Even when the two brothers were drafted into the Korean War, their expertise at climbing kept them off the front lines. They were sent to a military base in Colorado, where they practiced skiing and climbing, and avoided the worst of the conflict.
But Whittaker’s biggest opportunity came in 1963, when he was invited to join an expedition to climb Mount Everest. Sir Edmund Hillary and Tenzing Norgay had reached the summit of Everest just 10 years earlier, in 1953. Despite an attempt in 1962, no Americans had managed to stand atop the roof of the world.
That changed with the 1963 expedition, now revered as a legendary moment in the history of alpinism. Whittaker and his partner, Nawang Gombu Sherpa, summited the world’s highest mountain on May 1, 1963, turning Whittaker into a genuine American folk hero.

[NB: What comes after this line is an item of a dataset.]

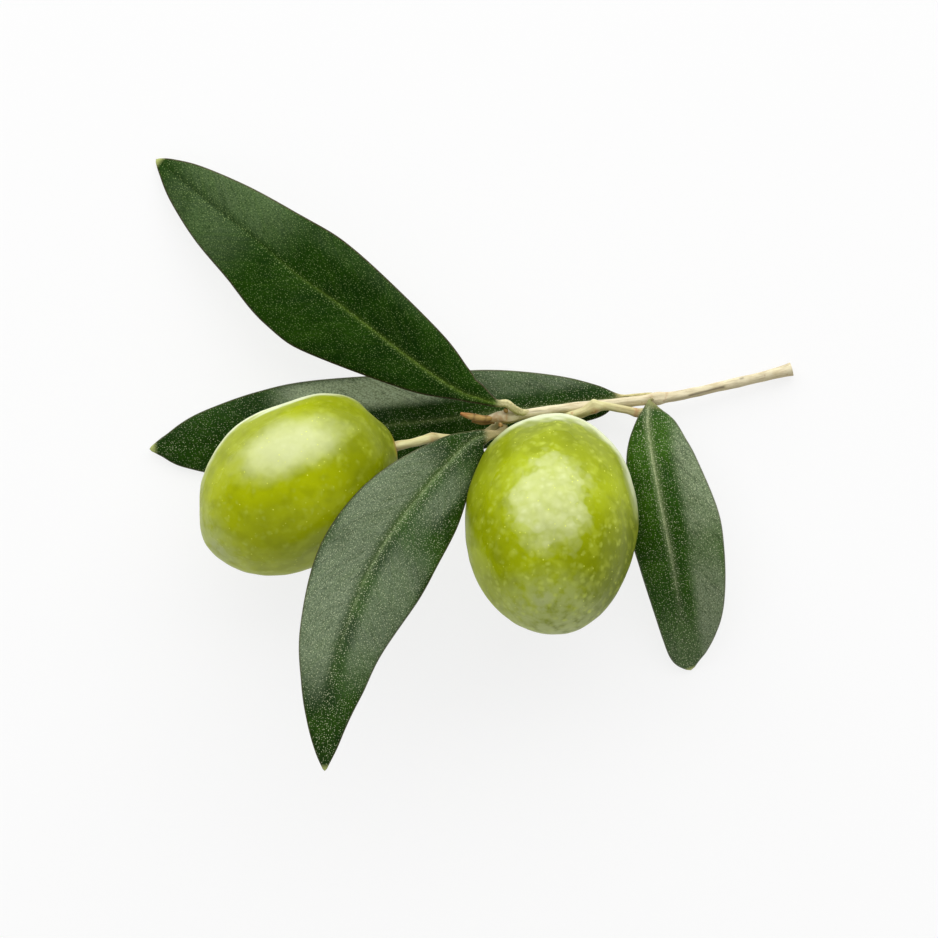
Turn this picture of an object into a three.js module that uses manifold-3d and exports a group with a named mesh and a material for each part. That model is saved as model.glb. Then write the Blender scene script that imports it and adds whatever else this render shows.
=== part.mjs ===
// A cut olive twig with four leaves and two green olives, lying on a table.
// Millimetres, +Z up. The table is z = 0 and the origin is the middle of the underside of the
// whole branch's box. The twig's cut end is at +X, and +Z is the side seen from above.

import * as THREE from 'three';
import Module from 'manifold-3d';
import { ParametricGeometry } from 'three/addons/geometries/ParametricGeometry.js';
import { mergeVertices } from 'three/addons/utils/BufferGeometryUtils.js';

const wasm = await Module();
wasm.setup();

// ---------------------------------------------------------------- driving dimensions

// Olives: half length along the stone's axis and the radius at the waist.
const LEFT_OLIVE_HALF_LENGTH = 13.3;
const LEFT_OLIVE_RADIUS = 10.2;
const RIGHT_OLIVE_HALF_LENGTH = 15.0;
const RIGHT_OLIVE_RADIUS = 10.8;

// Where the olives lie. The left one lies on the back leaf, the right one on the table.
const LEFT_OLIVE_CENTRE = [-21.9, -2.65, 10.95];
const LEFT_OLIVE_BEARING = 216;
const LEFT_OLIVE_RISE = 0;
const RIGHT_OLIVE_CENTRE = [10.0, -7.45, 12.25];
const RIGHT_OLIVE_BEARING = 269;
const RIGHT_OLIVE_RISE = 35;

// Shape of an olive's end: how far the tip is drawn out, and the hollow where the stalk sits.
const TIP_DRAW = 0.03;
const STALK_HOLLOW_DEPTH = 0.5;
const STALK_HOLLOW_REACH = 0.16;

// Fineness of the solids.
const OLIVE_SIDES = 32;
const OLIVE_STEPS = 20;
const LEAF_SIDES = 20;
const LEAF_RINGS_PER_STATION = 3;
const TUBE_SIDES = 12;
const TUBE_RING_SPACING = 0.8;
const BUD_SIDES = 8;
const BUD_RING_SPACING = 0.4;

// Block that stands for the table when the right olive is flattened where it bears on it.
const TABLE_SIZE = 60;

// Twig and stalks: x, y, z of the axis and the radius there.
const TWIG = [
  [40.1, 11.8, 0.87, 0.86],
  [38.6, 11.4, 1.03, 0.70],
  [33.6, 10.2, 1.55, 0.62],
  [28.6, 9.05, 2.1, 0.60],
  [24.8, 8.35, 2.55, 0.66],
  [23.2, 8.1, 2.75, 0.84],
  [21.4, 7.85, 3.0, 0.66],
  [16.1, 7.3, 3.65, 0.62],
  [11.1, 6.8, 4.4, 0.62],
  [6.6, 6.15, 5.5, 0.66],
  [4.9, 5.85, 5.95, 0.92],
  [3.7, 5.8, 6.3, 0.78],
];
const RIGHT_FRUIT_STALK = [
  [10.3, 5.55, 3.2, 0.60],
  [11.4, 5.75, 3.9, 0.55],
  [12.9, 6.0, 4.95, 0.52],
  [15.4, 7.0, 5.2, 0.74],
  [17.3, 7.15, 5.25, 0.52],
  [19.4, 6.75, 4.75, 0.52],
  [20.8, 6.3, 4.0, 0.62],
  [21.7, 6.45, 3.2, 0.55],
];
const LEFT_FRUIT_STALK = [
  [3.3, 4.85, 5.0, 0.50],
  [1.5, 3.6, 5.2, 0.48],
  [-1.0, 3.1, 6.3, 0.48],
  [-4.9, 3.15, 8.9, 0.64],
  [-7.0, 2.65, 10.1, 0.52],
  [-9.3, 2.1, 10.7, 0.56],
];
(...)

When Whittaker’s youngest son, Leif Whittaker, climbed Everest himself a half century later, he finally realized what his father had accomplished:
“When I was climbing Everest [in 2012] and sitting at the South Summit at about 300 vertical feet from the top and looking at the Hillary Step, I had this vision of my dad and Nawang Gombu Sherpa climbing up there,” he told the Cascadia Daily News.
“It’s 50 years earlier and I imagined what that was like without the fixed ropes, without the crowds. Just those two with a single rope connecting them and ascending this incredibly challenging terrain through a storm no less. I came back three weeks later and met my dad at the airport. He asked me, ‘How was it, son?’ I said, ‘Dad, you did some crazy shit up there that I never really understood until I was up there myself’.”

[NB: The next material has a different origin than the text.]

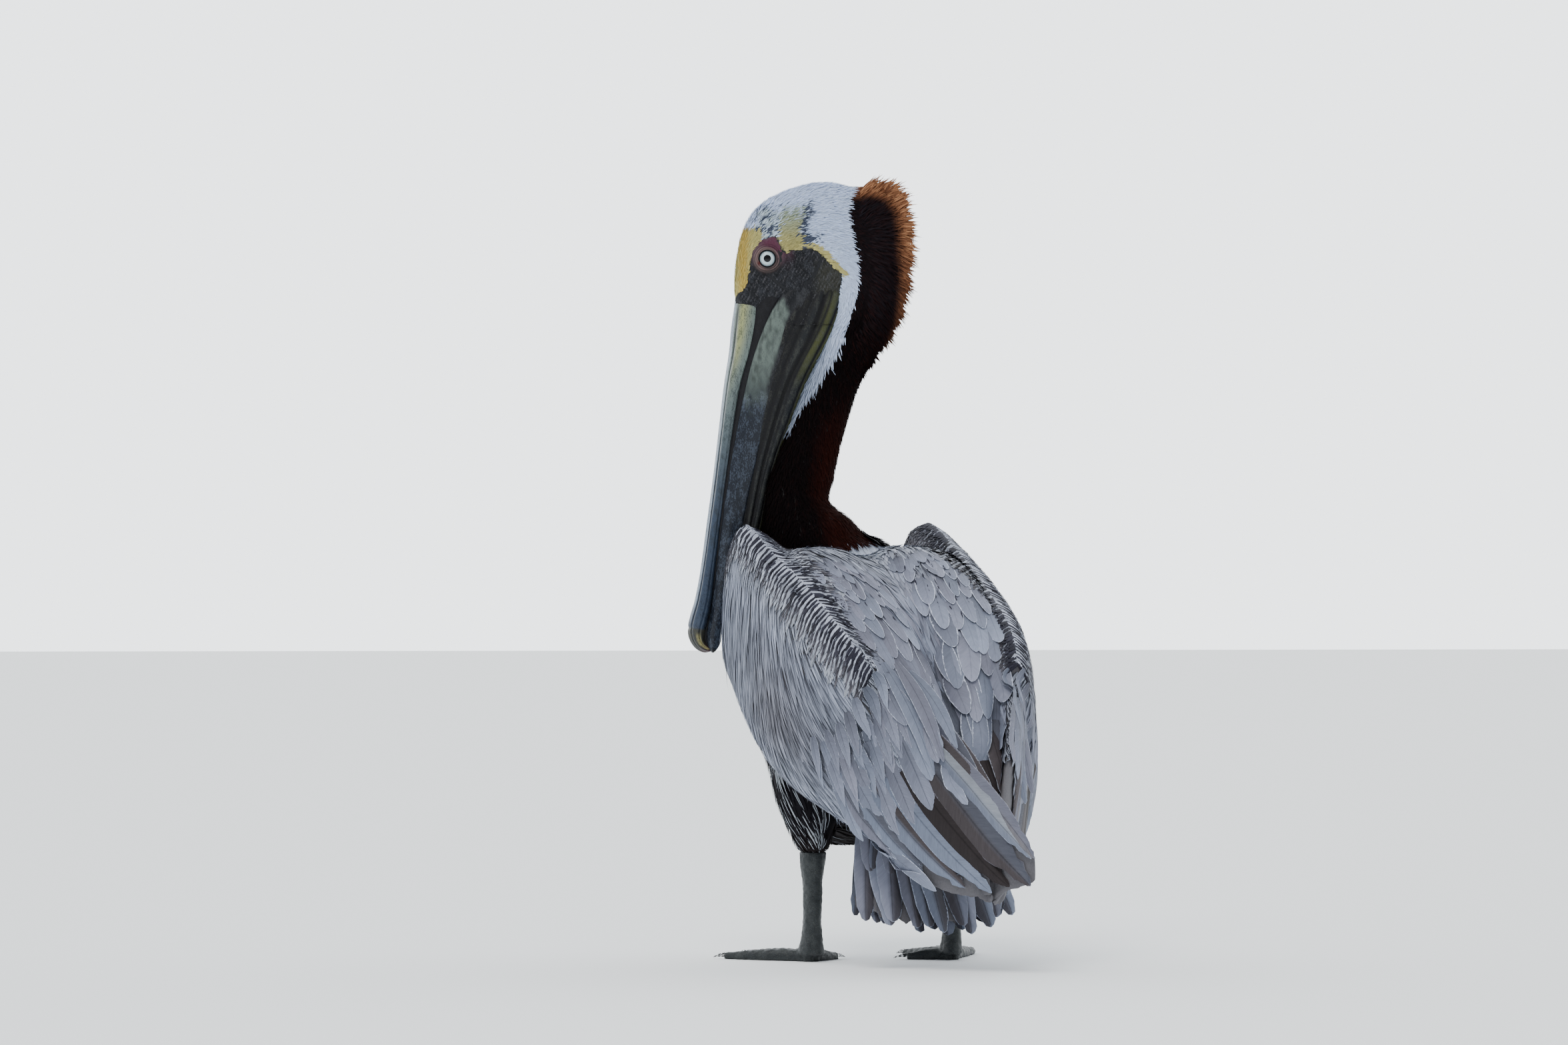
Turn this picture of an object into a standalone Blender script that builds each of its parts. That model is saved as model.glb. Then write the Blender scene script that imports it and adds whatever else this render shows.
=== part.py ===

REI, Family, and an Enduring Legacy
In a lengthy tribute on Wednesday, REI Co-op honored the man who helped make the co-op and retailer a vital part of the American outdoors.
Whittaker was first hired there in 1955 by REI Co-op co-founder Lloyd Anderson as its first full-time, paid employee. He went on to serve as the company’s second CEO from 1971 to 1979.
“During his tenure, he helped shape a co-op rooted in stewardship, humility, and a belief that time outside should be shared widely and protected fiercely,” the co-op wrote. “Under his leadership, membership grew from just under 250,000 to more than 900,000 at the time of his retirement.”
Whittaker was also a fierce protector of the outdoors. His testimony to Congress in 1968 kicked off his advocacy work and later helped establish North Cascades National Park (Wash.), the Pasayten Wilderness (Wash.), and Redwood National Park (Calif.).
But Whittaker’s life will also be defined by a family legacy that continues to explore the mountains. His son Leif has summited Everest twice and works as a climbing coach. His wife of more than 50 years, Dianne Roberts, helped organize several important climbing expeditions and set a high-altitude record for North American women on K2. Whittaker’s oldest son, Joss, is also a climber and skier who became an archeologist for the Washington Department of Natural Resources. And one of Whittaker’s closest friends, Jay Inslee, became a governor of Washington.
Inslee called Whittaker’s legacy “just as impressive, and just as lasting, as Mount Rainier itself,” he wrote in a social media post Wednesday.
“He pulled many a climber up the peak,” Inslee said. “He did the same for all our spirits. He still does.”